Noting that the Pride Week events on the pier are the organization's sole source of funds, Frederick and Heritage of Pride co-chair Audrey Luce said they are willing to look for ways to lower the sound, such as repositioning speakers or using smaller ones—or even holding smaller events on the first two days.
"We are willing to work with people on how to fix the noise and how to help the community feel better about these events," Frederick said, his voice breaking with emotion, "but to completely just not let us have [the event] would be a disaster."
Capt. Brendan Timoney, the First Precinct's commanding officer, said the NYPD would consider a "joint operation" with the city Department of Environmental Protection to get base readings in apartments before a concert, and then return during the event to measure the change in noise levels. Readings taken at ground level during the previous concerts were within legal limits, he said, but "we are going to try to work this out. It is very concerning to me that the noise level is getting that high in their apartments."
Tom Lindon, director of events for the Hudson River Park Trust, which contracts out the productions, bore much of the residents' anger. He said that the Pier 26 ticketed concerts pay for free events in the park such as ballroom dancing and movies.
"We understand your economics," said John Scott, a long-time Independence Plaza tenant and a Downtown Democratic district leader. "But you can't solve your economic problems by having this loud music right in front of an apartment building that has 3,000 tenants."
Lindon said the Trust is holding this year's Pier 26 summer concerts on a trial basis and takes the complaints "very seriously."
"I will certainly take [the comments] back to senior management," he said, "and they will weigh very, very much in the decision of moving forward with anything on that pier."
Editor's Note: Trib editor Carl Glassman is a tenant of Independence Plaza.
On Monday, July 22, Diane Lapson, president of the Independence Plaza Tenants Association, sent an update on the Pier 26 situation to several tenants in the complex. An excerpt from that email is below:
This morning I had a meeting with Madelyn Wils, President and CEO of the Hudson River Park Trust at her request. It appears that they are very genuine in their desire to mitigate the situation. They are going to experiment with sound, starting tonight with FUN, a group that is performing two concerts this week.

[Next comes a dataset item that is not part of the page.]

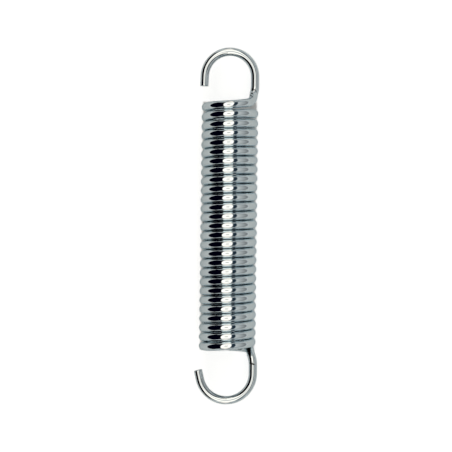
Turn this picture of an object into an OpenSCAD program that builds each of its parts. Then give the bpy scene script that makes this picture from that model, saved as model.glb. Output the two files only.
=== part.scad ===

The speakers, she explained, when they were responsible for them, were facing down and though they cannot move the stage to face the River at this point, they are going to make sure that the sound is not any higher than the legal decibel level. Additionally, she would like me to give feedback after tonight's concert - and have an ongoing dialog about what works and what does not. If they cannot fix issues so the noise is bearable, they will not have those kinds of concerts there in the future. I mentioned and explained IP tenant Liz Berger's suggestion of facing the speakers towards the river at the front of the pier as an alternative to fix the problem next year; (it's too cost prohibitive to even think about that now) but again, if these initial steps do not work out, they will not have the concerts next year. They do not want to create community problems. There is some money that is raised for the Hudson River Park Trust, which helps to pay for the high cost of all the other downtown concerts and activities. However, causing a community problem, again, is not their desire, said Madelyn Wils.
Please note that they also received many emails saying how much fun people had at the concerts on the pier; so there are folks who enjoyed it as well as folks who were disturbed by the loudness of the sound. Whether those folks who enjoyed it live at Independence Plaza or the surrounding area on the water, I do not know.
One of the problems is that Heritage of Pride controlled their own sound and activity. Before next year’s event, we will be speaking with them about their 3-day extravaganza. They did mention that perhaps they wouldn’t have full-blown music for the whole three days, and actually, they were supposed to have only talking for the first two events; music on the third. Though we made it very clear at the CB meeting that by no means did any of us have any problems with their celebrating the end of gay pride weekend, it nonetheless impacted in a big way on our community and things need to be discussed to change that for the future. Having them find another location would take a lot of community activism; the state desired them on that pier.
Hudson River Park Trust did come to the community board, Tribeca Committee to present these plans twice. Once back in April, and then, recently. They presented the plans in advance, before booking and the Tribeca Committee was unanimously in favor of concerts on the pier, feeling we haven’t had entertainment down here for a long time. I don’t think anyone realized the impact of how sound travels on the water, and with surrounding buildings.